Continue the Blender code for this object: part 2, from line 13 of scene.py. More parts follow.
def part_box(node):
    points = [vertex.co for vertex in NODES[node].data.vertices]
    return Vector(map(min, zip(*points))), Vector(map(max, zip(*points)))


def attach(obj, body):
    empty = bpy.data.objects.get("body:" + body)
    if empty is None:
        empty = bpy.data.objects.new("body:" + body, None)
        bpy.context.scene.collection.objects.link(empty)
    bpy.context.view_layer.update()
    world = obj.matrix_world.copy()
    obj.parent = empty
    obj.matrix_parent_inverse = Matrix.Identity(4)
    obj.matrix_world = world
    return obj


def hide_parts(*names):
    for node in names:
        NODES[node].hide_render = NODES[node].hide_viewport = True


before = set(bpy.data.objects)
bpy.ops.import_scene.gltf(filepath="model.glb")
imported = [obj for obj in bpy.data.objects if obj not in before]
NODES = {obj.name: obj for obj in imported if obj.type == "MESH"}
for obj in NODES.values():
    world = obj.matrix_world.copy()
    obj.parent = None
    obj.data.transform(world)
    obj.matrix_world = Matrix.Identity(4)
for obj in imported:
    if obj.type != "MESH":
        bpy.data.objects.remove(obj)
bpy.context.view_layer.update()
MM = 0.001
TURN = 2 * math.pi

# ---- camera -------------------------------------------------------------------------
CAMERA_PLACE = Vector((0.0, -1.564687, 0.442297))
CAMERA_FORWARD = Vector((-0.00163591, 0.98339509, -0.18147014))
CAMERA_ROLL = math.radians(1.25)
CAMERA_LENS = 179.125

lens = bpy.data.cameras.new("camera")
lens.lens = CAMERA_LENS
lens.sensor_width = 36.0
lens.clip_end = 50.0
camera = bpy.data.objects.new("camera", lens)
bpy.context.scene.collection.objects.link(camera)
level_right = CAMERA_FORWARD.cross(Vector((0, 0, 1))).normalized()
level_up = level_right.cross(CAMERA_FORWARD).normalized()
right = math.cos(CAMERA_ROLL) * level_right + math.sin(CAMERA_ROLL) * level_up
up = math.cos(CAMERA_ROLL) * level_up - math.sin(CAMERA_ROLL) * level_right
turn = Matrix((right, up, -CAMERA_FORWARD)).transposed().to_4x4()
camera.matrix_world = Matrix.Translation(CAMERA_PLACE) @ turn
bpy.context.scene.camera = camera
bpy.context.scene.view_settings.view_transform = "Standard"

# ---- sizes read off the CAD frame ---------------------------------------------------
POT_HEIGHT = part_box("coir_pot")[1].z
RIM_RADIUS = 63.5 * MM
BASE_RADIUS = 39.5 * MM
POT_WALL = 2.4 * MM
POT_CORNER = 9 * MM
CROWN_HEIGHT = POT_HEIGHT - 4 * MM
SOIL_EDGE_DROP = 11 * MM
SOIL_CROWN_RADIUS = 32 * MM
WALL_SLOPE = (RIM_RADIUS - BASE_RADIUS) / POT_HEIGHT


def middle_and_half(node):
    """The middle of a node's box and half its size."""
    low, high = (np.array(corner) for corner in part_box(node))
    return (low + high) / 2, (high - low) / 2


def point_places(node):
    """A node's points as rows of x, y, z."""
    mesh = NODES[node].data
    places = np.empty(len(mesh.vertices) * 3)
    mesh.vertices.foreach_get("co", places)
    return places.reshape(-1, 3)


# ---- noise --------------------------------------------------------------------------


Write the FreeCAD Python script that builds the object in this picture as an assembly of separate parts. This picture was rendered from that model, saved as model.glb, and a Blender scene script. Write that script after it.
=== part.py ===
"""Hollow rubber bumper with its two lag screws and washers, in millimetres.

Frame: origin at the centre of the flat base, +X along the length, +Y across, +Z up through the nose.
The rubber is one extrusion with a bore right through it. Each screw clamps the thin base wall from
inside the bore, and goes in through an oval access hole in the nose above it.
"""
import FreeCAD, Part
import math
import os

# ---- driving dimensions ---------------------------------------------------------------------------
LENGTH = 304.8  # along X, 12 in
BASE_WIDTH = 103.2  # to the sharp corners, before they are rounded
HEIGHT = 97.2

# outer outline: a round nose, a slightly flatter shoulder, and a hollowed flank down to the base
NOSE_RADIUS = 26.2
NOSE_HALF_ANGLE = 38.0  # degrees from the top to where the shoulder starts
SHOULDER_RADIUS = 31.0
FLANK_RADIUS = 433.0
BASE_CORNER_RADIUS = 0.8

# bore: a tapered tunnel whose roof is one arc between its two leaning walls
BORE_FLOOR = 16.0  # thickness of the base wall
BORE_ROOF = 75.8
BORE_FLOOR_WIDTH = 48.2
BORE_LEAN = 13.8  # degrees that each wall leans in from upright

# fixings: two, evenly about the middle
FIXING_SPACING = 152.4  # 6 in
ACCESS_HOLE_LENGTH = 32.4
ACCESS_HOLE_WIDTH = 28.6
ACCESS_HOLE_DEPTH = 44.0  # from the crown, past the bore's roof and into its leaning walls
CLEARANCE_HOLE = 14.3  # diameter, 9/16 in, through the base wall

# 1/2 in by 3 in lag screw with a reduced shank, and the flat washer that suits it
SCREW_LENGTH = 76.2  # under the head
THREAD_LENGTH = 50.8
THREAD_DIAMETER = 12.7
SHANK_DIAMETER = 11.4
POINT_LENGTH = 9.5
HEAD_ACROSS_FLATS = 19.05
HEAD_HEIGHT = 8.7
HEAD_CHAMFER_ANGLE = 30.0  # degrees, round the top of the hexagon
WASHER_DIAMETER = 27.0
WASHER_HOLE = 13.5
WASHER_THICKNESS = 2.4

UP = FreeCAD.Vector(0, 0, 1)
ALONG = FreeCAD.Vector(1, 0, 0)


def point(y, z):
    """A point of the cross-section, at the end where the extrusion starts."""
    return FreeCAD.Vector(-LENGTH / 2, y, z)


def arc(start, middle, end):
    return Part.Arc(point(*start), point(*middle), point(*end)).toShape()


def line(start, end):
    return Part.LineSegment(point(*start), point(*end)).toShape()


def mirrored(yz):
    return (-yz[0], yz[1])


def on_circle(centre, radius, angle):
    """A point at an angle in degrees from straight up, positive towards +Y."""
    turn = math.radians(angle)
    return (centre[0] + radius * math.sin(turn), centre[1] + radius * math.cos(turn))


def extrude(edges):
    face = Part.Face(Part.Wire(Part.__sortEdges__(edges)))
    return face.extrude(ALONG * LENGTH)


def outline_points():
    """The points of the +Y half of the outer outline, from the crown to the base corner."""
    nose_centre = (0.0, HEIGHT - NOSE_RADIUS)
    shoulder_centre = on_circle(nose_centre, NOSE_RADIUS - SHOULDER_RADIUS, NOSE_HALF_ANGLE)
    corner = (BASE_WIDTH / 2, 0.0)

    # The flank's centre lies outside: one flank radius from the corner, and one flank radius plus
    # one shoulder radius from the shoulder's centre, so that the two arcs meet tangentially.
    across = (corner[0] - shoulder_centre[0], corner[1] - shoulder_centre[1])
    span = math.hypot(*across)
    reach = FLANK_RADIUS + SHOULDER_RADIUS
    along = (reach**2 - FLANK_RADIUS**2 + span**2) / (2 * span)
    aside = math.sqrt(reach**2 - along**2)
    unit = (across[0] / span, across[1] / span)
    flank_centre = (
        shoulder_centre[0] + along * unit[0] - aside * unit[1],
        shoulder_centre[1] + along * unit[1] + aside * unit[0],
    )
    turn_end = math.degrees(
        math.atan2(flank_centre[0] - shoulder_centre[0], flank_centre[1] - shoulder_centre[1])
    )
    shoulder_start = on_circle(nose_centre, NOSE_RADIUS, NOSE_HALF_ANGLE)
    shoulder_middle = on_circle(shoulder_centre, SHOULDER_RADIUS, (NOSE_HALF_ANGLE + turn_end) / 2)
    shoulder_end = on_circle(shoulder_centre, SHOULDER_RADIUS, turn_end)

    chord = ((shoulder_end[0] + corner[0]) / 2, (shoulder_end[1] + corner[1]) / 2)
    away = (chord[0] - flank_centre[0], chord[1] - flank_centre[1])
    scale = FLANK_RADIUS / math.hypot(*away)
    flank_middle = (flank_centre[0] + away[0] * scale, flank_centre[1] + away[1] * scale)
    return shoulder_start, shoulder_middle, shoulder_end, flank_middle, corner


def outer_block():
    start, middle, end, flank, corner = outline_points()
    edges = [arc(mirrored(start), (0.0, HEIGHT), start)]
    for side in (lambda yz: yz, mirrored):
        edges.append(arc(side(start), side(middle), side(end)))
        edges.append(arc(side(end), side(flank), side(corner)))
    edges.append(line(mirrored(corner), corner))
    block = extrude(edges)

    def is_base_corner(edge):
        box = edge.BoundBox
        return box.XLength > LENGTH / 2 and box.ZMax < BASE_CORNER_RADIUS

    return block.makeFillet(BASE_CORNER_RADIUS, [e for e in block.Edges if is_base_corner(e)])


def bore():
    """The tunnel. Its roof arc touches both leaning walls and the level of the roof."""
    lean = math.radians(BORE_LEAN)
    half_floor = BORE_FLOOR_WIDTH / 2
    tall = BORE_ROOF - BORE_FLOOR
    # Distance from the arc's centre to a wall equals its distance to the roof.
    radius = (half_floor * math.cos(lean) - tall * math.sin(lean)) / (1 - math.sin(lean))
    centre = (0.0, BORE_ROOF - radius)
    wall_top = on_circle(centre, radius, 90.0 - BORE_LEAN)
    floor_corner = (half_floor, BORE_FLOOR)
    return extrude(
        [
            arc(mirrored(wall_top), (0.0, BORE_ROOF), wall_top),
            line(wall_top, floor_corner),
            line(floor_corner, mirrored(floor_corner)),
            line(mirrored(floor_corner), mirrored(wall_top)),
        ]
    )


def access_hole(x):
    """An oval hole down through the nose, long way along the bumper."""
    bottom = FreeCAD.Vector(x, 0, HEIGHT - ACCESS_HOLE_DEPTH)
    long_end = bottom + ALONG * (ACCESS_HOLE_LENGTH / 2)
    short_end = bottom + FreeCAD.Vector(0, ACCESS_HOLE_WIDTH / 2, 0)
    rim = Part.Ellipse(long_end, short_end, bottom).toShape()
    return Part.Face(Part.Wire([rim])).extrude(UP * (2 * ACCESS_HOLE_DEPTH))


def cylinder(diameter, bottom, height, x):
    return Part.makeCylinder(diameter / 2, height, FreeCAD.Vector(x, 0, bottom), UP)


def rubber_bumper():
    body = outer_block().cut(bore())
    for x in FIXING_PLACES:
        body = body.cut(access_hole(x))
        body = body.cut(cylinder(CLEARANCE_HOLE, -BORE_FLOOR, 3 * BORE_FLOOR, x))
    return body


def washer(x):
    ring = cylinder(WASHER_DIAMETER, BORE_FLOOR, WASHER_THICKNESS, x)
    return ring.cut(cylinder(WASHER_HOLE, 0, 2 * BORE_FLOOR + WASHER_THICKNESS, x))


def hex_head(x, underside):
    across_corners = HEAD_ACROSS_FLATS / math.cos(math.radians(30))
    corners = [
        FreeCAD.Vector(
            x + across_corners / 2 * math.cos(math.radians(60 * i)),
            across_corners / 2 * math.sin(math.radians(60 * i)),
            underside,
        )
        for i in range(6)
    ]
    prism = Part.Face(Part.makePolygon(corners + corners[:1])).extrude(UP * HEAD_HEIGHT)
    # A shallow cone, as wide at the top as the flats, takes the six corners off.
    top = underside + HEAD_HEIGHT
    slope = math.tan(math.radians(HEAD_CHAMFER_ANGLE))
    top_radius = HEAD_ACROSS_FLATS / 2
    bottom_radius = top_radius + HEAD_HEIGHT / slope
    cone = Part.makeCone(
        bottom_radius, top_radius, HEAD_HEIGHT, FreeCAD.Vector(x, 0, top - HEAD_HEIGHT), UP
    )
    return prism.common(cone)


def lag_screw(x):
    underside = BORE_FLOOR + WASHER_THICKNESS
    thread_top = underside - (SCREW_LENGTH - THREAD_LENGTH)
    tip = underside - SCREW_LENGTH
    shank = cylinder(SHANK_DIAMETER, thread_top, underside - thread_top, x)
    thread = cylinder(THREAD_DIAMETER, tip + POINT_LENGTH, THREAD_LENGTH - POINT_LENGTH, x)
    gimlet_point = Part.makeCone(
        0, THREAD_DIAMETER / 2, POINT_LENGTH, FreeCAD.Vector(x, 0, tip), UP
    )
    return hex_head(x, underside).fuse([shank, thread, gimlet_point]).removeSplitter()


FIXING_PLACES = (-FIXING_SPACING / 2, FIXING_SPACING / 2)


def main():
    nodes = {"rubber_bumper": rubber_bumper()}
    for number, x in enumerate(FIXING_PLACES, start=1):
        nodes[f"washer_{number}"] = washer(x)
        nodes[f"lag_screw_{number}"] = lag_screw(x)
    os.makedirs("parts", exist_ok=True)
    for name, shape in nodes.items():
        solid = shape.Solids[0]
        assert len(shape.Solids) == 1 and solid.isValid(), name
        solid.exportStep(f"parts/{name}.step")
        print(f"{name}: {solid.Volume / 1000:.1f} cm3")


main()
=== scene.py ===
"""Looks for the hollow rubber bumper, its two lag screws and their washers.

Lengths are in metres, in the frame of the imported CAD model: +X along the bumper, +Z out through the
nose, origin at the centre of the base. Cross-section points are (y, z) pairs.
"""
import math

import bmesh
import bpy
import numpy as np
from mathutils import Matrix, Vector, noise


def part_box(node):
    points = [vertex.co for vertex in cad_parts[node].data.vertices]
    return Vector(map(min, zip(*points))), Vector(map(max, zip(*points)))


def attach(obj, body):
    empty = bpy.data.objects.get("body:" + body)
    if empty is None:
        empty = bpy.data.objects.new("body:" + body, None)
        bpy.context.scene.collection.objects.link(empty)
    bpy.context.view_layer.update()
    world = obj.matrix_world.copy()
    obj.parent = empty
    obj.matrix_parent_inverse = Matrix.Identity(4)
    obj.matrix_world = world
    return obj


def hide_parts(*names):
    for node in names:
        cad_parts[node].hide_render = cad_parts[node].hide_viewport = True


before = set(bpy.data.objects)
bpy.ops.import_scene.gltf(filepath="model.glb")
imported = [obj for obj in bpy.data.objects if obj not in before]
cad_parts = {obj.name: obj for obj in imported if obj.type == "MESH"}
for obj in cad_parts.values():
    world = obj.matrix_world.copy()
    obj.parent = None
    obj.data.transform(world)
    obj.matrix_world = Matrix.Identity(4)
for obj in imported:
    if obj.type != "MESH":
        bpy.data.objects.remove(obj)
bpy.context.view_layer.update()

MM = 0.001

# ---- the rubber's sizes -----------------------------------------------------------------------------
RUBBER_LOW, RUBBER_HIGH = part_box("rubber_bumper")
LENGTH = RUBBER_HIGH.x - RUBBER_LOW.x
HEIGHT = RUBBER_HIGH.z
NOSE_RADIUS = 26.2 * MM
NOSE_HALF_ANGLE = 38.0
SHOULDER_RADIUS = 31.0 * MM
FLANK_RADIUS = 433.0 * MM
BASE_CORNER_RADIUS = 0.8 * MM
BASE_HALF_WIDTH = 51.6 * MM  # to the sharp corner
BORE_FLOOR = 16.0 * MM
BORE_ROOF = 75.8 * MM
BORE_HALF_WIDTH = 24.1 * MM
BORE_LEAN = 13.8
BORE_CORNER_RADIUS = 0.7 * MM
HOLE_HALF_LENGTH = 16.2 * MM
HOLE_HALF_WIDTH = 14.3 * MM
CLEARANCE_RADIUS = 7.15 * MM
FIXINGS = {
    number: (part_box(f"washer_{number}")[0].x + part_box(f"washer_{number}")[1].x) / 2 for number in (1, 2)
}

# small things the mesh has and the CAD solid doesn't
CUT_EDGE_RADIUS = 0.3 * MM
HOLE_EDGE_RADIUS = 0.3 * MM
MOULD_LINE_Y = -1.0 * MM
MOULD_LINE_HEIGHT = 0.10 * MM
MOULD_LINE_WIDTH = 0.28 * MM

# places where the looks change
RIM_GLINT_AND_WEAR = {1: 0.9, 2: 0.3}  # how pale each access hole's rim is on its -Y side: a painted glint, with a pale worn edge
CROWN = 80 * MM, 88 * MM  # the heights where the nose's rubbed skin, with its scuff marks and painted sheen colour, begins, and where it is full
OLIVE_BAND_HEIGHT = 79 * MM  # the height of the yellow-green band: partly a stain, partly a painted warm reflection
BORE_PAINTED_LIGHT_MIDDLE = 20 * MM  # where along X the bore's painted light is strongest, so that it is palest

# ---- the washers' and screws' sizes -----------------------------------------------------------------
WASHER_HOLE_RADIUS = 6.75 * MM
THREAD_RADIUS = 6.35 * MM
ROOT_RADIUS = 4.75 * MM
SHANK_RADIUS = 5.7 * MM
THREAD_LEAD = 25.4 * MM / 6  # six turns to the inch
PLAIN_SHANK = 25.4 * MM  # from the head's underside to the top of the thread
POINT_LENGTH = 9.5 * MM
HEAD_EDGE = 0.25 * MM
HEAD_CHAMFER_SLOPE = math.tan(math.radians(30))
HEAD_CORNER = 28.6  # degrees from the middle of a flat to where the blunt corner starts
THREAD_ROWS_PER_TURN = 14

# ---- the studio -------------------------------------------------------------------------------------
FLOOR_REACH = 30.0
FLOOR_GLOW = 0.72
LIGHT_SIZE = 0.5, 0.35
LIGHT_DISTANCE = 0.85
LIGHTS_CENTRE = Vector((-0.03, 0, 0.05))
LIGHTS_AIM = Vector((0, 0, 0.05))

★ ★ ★

== PROBLEM TO SOLVE ==
The lines from the top of the data above down to the line containing "CAMERA_LENS = 179.125" are to be copied exactly; no other line should appear.

== SOLUTION TO THE PROBLEM ==
Continue the Blender code for this object: part 2, from line 13 of scene.py. More parts follow.
def part_box(node):
    points = [vertex.co for vertex in NODES[node].data.vertices]
    return Vector(map(min, zip(*points))), Vector(map(max, zip(*points)))


def attach(obj, body):
    empty = bpy.data.objects.get("body:" + body)
    if empty is None:
        empty = bpy.data.objects.new("body:" + body, None)
        bpy.context.scene.collection.objects.link(empty)
    bpy.context.view_layer.update()
    world = obj.matrix_world.copy()
    obj.parent = empty
    obj.matrix_parent_inverse = Matrix.Identity(4)
    obj.matrix_world = world
    return obj


def hide_parts(*names):
    for node in names:
        NODES[node].hide_render = NODES[node].hide_viewport = True


before = set(bpy.data.objects)
bpy.ops.import_scene.gltf(filepath="model.glb")
imported = [obj for obj in bpy.data.objects if obj not in before]
NODES = {obj.name: obj for obj in imported if obj.type == "MESH"}
for obj in NODES.values():
    world = obj.matrix_world.copy()
    obj.parent = None
    obj.data.transform(world)
    obj.matrix_world = Matrix.Identity(4)
for obj in imported:
    if obj.type != "MESH":
        bpy.data.objects.remove(obj)
bpy.context.view_layer.update()
MM = 0.001
TURN = 2 * math.pi

# ---- camera -------------------------------------------------------------------------
CAMERA_PLACE = Vector((0.0, -1.564687, 0.442297))
CAMERA_FORWARD = Vector((-0.00163591, 0.98339509, -0.18147014))
CAMERA_ROLL = math.radians(1.25)
CAMERA_LENS = 179.125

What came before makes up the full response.